L’Atelier Poupe est animé par une vocation éco-responsable qui corrige un paradoxe. Car si ces défenses sont pensées pour éviter tout choc sur les coques des navires, elles représentent en revanche une menace concrète pour l’environnement, puisqu’arrivées en fin de vie, elles sont abandonnées, enfouies voire brûlées. Aucune filière de recyclage n’existant pour le plastique – composé chimique à partir de pétrole et de sel- qui fait ces bouées. Protéger en polluant, on a vu plus logique. Pour donner un second souffle à ces pare-battages, la jeune femme a conçu un protocole d’embellissement qui fait merveille : nettoyage complet, puis décapage avec une sableuse, puis perforation à la perceuse pour créer une foule de motifs ajourés.

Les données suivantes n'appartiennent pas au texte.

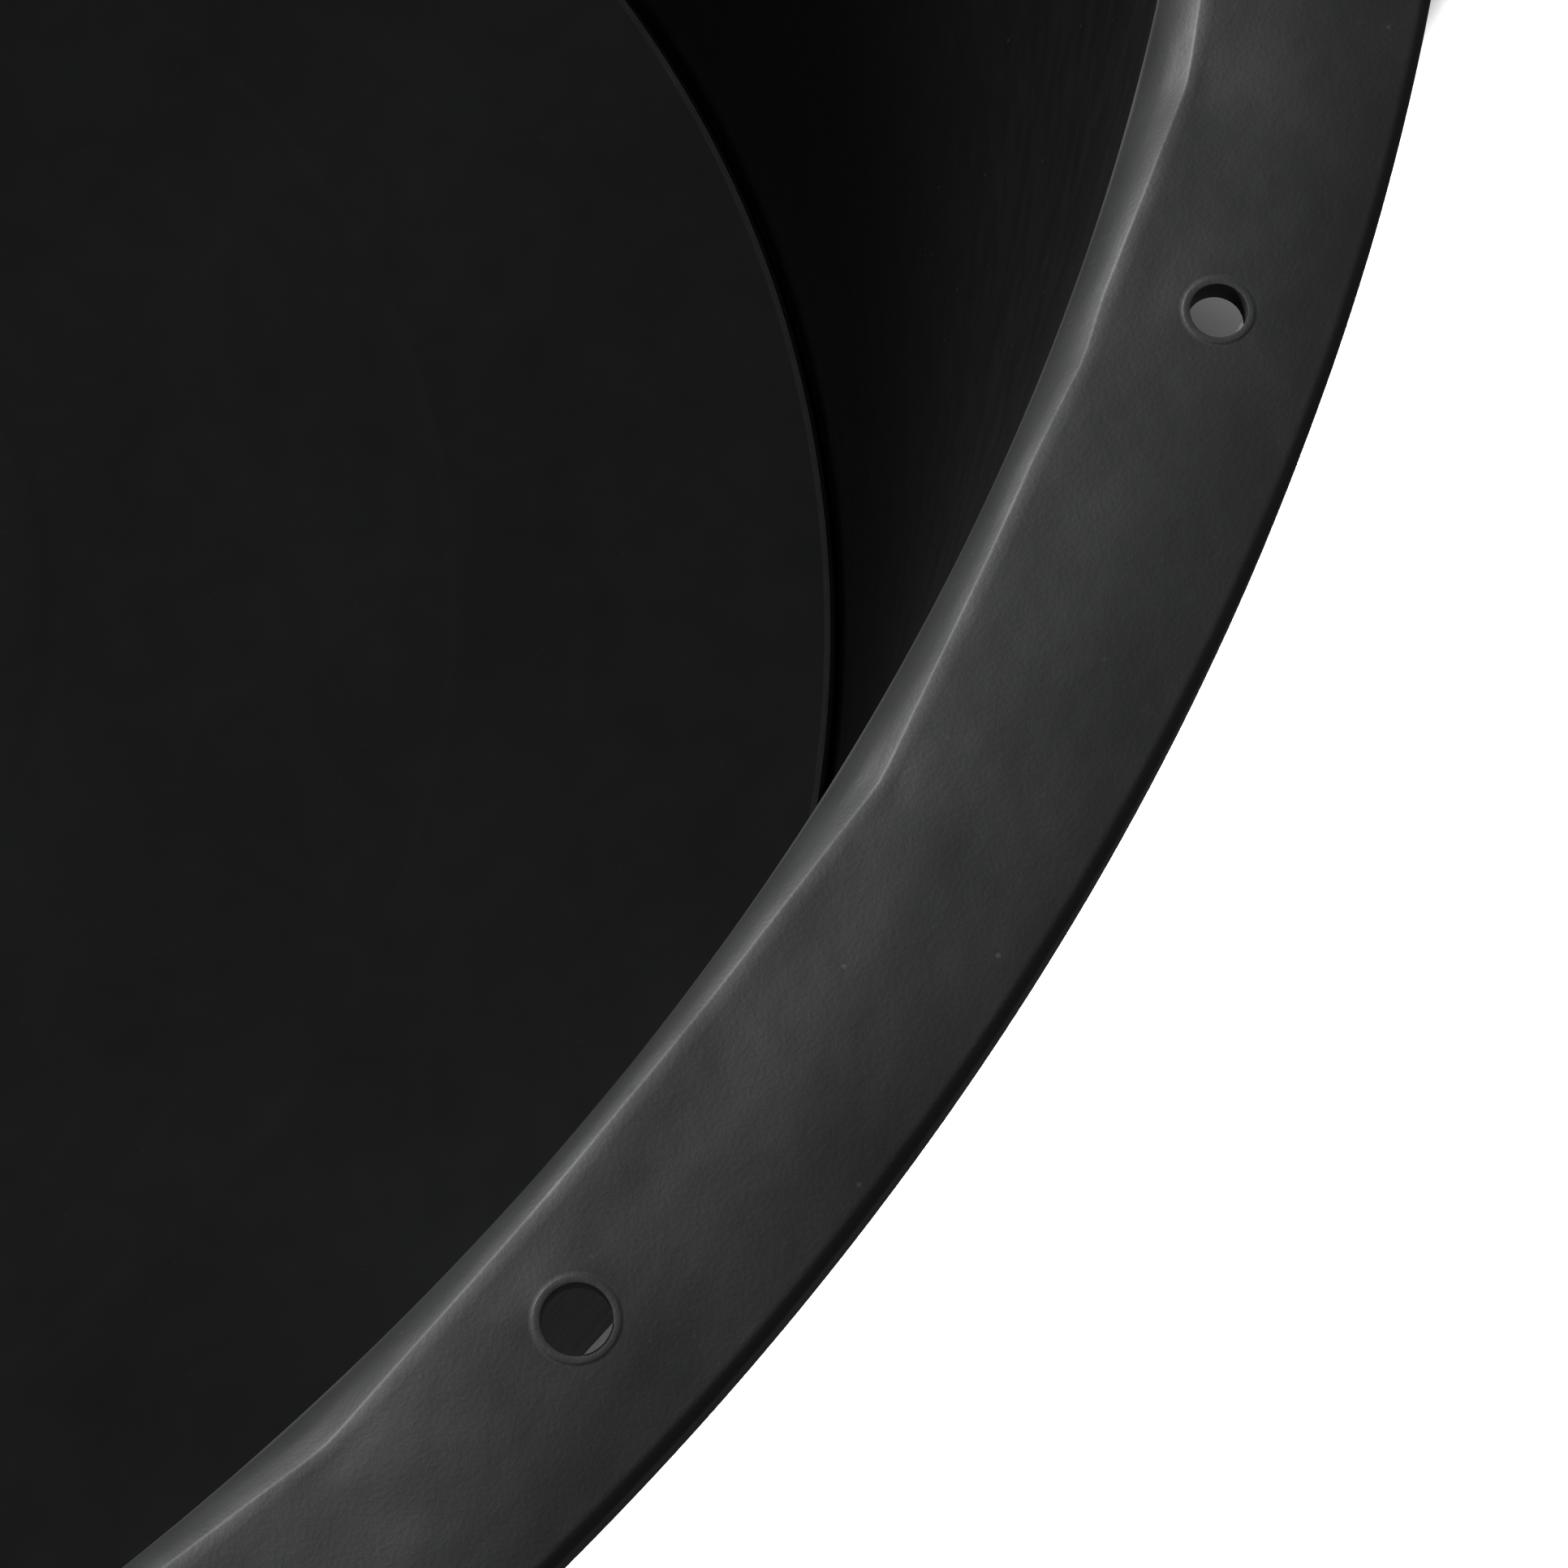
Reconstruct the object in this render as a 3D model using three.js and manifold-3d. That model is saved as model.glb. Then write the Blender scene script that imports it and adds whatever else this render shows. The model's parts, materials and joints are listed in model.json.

Exploitant les différents modèles de pare-battages en usage, les lampes de l’Atelier Poupe constituent une collection de formes multiples et ludiques, portant les noms de créatures des mers qui inspirent encore et toujours Béatrice. Calamari, pour un luminaire que l’on peut imaginer aussi grand qu’un calamar géant, Couteau, et son design allongé et symétrique, ou encore Oursin, à la rondeur réconfortante. Chaque pièce est une ode à la mer, à ses écosystèmes et à sa protection, parenthèses de calme et de lumière dans la tempête. Des images qui déferlent et sont invoquées par le nom même de l’atelier. La poupe, qui désigne l’arrière du bateau, évoque l’endroit où l’équipage se retrouve après une sortie en mer pour des moments de détente. Suspensions, abat-jour, lampes de chevet, les créations de l’Atelier Poupe peuvent aussi se faire baladeuses, transportées par exemple d’un pont de bateau à son havre de paix domestique. L’idée de Béatrice a cela d’exemplaire, qu’elle nous rappelle que l’upcycling peut être aussi ludique et réjouissant qu’un jeu d’enfant.